Ze waren er o.a. ook menigmaal toen hij bij van de Woestijne op bezoek kwam. We lezen bij Minderaa: ‘In September 1905 was Van Langendonck een week te gast in Laethem. Op den gastheer maakte zijn persoonlijkheid een diepen indruk. Hij noemt hem: een komplete, diepe en blijde, een ernstige en grappige verschijning.... Toen Van Langendonck, min of meer hersteld, van Bonn terugkeerde, werd hij weer geregelde gast in het huis aan den vijver. Uit de gesprekken daar gevoerd, duiken weer nieuwe plannen op’. Plannenmakerij? Tot acht dagen vóór zijn dood, want Roelants schrijft: ‘Hij zit met Vermeylen aan zijn kleine tafel en hij zet litteraire vooruitzichten uiteen: wij moeten een nieuw tijdschrift oprichten met de jongeren’.
Plannenmakerij, verbazend goed humeur, verre wandelingen, praatzucht en overmoed, zijn niet de enige hypomane symptomen die Van Langendonck vertoond heeft. Allereerst waren daar nog de zo typische familiariteit, bezigheidsdrang en bemoeizucht. Iedere psychiater weet hoe de hypomaan, wanneer hij in een gesticht wordt opgenomen, zich van alle andere patiënten onderscheidt doordat hij zich direct volkomen thuis voelt, direct met iedereen bevriend is en een storende behulpzaamheid aan de dag legt. Laten we nu eens lezen wat Roelants schrijft over Van Langendoncks handel en wandel kort na zijn opname in het St. Jans Gasthuis: ‘In een zaal van 20 tot 30 zieken, troffen we onzen vriend aan in het grauwe hospitaalpak, genummerd en met de traditionele ziekenmuts op. Waren wij ten zeerste verbaasd, hij vond zooiets blijkbaar zeer natuurlijk en groette ons op de meest hartelijke wijze. Het had er den schijn van, dat hij zich sedert jaar en dag in dit droeve midden bewoog en we moesten het, willens nillens, aanzien dat een befaamd Vlaamsch dichter zich thuis voelde onder de meest ellendigen. Links gaf hij een ouden man zijn krukken over of nam een zwaarzieke onder den arm om hem even rechtop te zetten. Ofwel ging hij wandelend, twee zieken schragend, door de grijze gang en mengde zich in hun banale gesprekken. De patiënten noemden hem “Prosper” en het familiaire vleide hem ten zeerste. Voor een neutraal bezoeker leek het wel of Van Langendonck tot het dienstpersoneel behoorde’.
De overmoed der hypomanen is er een die licht in geprikkeldheid overslaat, en Roelants vertelt: ‘Eens, toen hij, tenden adem, nog slechts met moeite de helling der straat beklimmen kon, bood ik hem aan op mijn arm te steunen.

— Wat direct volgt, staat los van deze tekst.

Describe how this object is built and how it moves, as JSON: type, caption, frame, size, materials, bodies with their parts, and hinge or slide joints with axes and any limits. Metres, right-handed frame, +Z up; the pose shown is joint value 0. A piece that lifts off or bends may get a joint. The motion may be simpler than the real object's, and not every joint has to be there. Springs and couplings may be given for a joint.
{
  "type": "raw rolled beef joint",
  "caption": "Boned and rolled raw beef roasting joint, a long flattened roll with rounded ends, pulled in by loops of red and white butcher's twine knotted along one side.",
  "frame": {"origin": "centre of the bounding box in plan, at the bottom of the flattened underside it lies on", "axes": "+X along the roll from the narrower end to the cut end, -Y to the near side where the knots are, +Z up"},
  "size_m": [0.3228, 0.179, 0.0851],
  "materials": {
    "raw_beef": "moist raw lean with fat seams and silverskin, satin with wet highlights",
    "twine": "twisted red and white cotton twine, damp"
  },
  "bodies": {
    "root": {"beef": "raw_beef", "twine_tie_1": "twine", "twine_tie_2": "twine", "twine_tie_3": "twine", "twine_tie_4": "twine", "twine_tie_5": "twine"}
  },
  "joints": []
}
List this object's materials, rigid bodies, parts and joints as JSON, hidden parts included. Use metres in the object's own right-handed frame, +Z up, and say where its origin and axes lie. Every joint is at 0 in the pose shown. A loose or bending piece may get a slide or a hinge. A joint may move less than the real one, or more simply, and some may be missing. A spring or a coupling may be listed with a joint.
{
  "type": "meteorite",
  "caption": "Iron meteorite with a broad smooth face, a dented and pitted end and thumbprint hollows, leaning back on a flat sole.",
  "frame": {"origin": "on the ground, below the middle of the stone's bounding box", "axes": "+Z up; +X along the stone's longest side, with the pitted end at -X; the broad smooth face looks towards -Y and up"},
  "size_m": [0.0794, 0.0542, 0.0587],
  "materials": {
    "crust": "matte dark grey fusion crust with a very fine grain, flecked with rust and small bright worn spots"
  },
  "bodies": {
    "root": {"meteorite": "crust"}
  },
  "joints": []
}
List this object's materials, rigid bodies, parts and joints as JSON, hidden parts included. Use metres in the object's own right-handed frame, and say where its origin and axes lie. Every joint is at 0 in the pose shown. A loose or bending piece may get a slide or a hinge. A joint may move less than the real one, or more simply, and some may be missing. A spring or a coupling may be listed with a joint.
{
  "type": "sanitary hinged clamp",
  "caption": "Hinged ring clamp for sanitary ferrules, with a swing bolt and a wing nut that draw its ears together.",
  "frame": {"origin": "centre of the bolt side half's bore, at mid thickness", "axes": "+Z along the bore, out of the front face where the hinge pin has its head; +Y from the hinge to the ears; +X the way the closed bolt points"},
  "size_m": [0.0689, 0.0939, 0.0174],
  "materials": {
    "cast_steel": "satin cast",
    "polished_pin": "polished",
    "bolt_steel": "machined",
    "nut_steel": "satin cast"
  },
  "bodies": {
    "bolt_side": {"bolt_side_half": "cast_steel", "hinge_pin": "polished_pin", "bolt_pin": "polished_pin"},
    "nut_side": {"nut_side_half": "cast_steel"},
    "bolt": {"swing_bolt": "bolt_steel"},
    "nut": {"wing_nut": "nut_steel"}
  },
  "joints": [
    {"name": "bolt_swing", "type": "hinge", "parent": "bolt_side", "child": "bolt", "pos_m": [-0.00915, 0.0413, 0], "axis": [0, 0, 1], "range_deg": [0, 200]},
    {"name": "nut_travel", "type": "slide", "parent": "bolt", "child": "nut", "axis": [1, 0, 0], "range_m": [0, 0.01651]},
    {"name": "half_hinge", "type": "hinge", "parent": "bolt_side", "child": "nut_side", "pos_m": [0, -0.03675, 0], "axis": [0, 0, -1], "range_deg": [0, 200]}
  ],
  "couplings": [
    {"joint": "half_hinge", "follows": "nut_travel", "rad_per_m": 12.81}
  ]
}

Een heftige woede flitste in zijn oogen en, door sjirpend hijgen, beet hij me toe: Roelants, laat me met rust. Ik heb het altijd zonder steun kunnen stellen. Ik wil het nog zoo doen’.
Kenmerkend voor hypomanen is verhoogde libido en drankzucht, en bij Minderaa lezen we: ‘3 December 1906 meldt van de Woestijne verdrietig dat Van Langendonck overmatig drinkt, dan scheldt op wat hem het dierbaarst is, zijn religie, en geëxalteerd uitroept: dat hij al de genoegens van het vleesch smaken wil’.
En was Van Langendonck niet gelijk ieder lijder aan hypomanie een zieke met naïeve zelfoverschatting? We hoorden hem bij Dr. Schamelhout reeds uitroepen: ‘Nu schrijven ze allen over Karel van de Woestijne, maar ik deed het toch eerst! En wie heeft er Teirlinck, Toussaint en Verriest ontdekt? En wie schreef zoo bewonderend en oprecht over Gezelle?’, en aan De Bom zegde hij eens: ‘dat, waren niet alle machten vereenigd geweest om hem neer te vellen, hij iets van de Olympische grootheid en 't gezonde evenwicht van een geest als Goethe in zich had kunnen ontwikkelen’.